IBM foresaw these big industry shifts coming, Palmisano writes in the annual report, and adapted the company to be ready. The company moved to make its software “embedded and modularized.” It got rid of the PC, hard disk, and printer divisions. Big investments were made in service oriented architecture (SOA) software development, business intelligence and analytics, and the company built up lots of industry-specific expertise.
Palmisano says these investments made in the 2000s also position IBM well for the next decade, and will continue to differentiate IBM from other IT vendors set up to compete in “rapidly commoditizing business models.”
“As the new decade begins,” Palmisano writes, “some in our industry still seem to believe that history will repeat itself–for example, that clients will invest in IT simply because of product upgrade cycles. Once again, we have a different view.”
Today, the best opportunities for growth and “attractive profit margins” reside in its Smarter Planet and Industry Frameworks initiatives, business intelligence and analytics, and cloud computing, the CEO says.
IBM’s Smarter Planet initiative was launched in the summer of 2008 and refers to the capability for people, objects, processes, services, and organizations to become “digitally aware, networked, and intelligent.” This, IBM says, will drive higher productivity and responsiveness into industries, infrastructures, processes, cities, and “entire societies.” Currently 25 percent of the work that IBM Research does is on Smarter Planet initiatives, and that will soon double, according to IBM. “The opportunity to make our planet smarter is both real and inspiring,” Palmisano writes.

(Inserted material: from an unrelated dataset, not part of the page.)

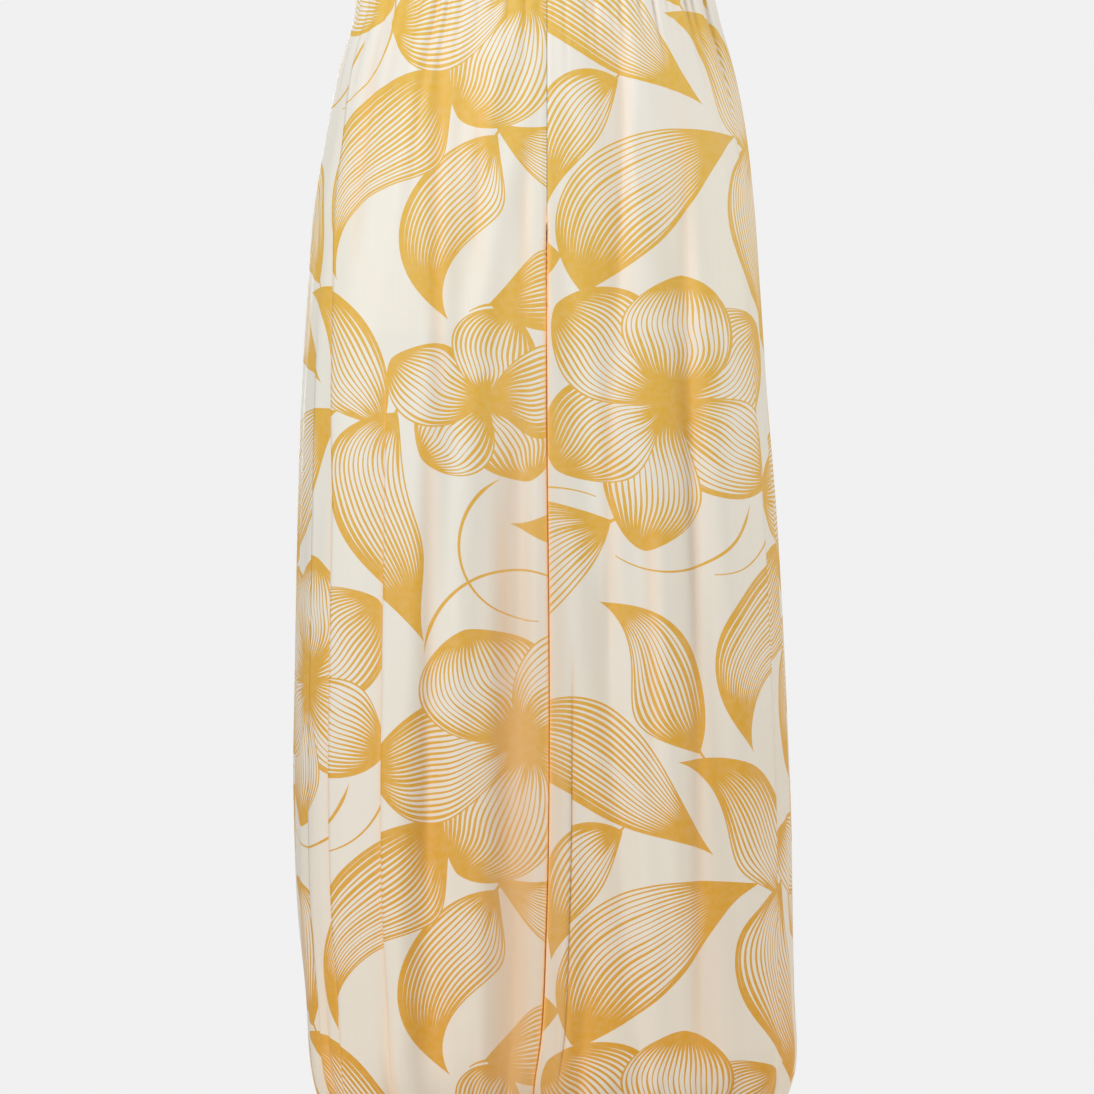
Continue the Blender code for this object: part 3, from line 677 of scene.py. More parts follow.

It could be inspiring all the way to the bank for Palmisano and company. IBM has come a long way from the world of “business machines,” and today is positioning itself to be the integrator of choice and consultant-in-chief for all kinds of IT projects. For now the company is focused on nine industries with the Smarter Planet initiative: healthcare; oil and gas; energy and utilities; transportation; telecommunications; retail; banking; government; and electronics. But who knows what the next decade might hold for IBM.